Question 6: What’s the simplest quality upgrade most teams miss?

Adding a third measurement point. I can’t tell you how many spec sheets say “measure at two points.” Two points might show you both ends are fine. But the middle could be off by 0.5 mm—enough to cause binding on a long shaft. Three points, evenly spaced, catches that. It adds maybe 12 seconds per check.

I’ve seen way more tolerance violations caught by a third point than I’d expect. It’s one of those changes that’s super cheap but makes a measurable difference. If you’re auditing a supplier, ask where they measure. If they say two, ask why not three.

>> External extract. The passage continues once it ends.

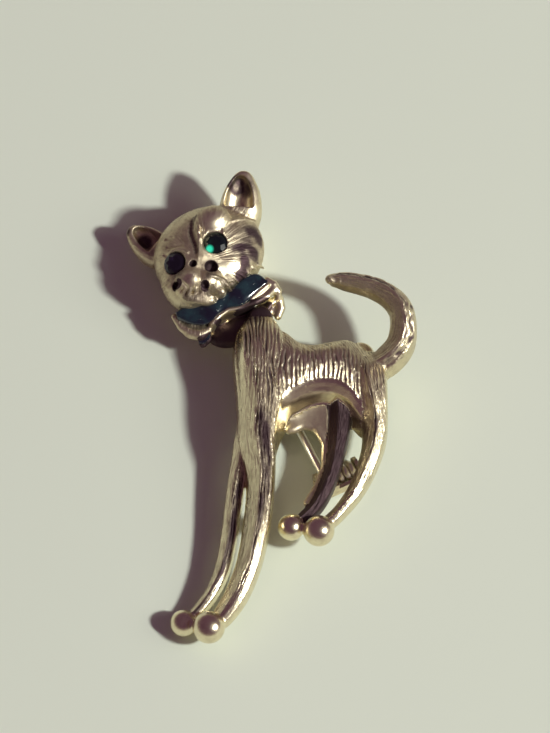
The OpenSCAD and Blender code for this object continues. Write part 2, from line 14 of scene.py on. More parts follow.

Question 7: How does quality affect brand perception in B2B?

Directly. The first piece your customer receives—whether it’s a brochure or a mining component—sets their expectation. If your equipment arrives with inconsistent finish or sloppy tolerances, they assume everything else you do is sloppy. I’ve had clients tell me: “We chose your competitor because their sample felt better built.” It wasn’t cheaper. It just felt more reliable.

When we upgraded our spec requirements on a standard derrick assembly, customer satisfaction scores improved by 23% in our next survey. That’s a direct line from a tighter spec to a better brand impression. The $50 difference per project translated to noticeably better client retention. That’s not theory. That’s Q3 2023 data.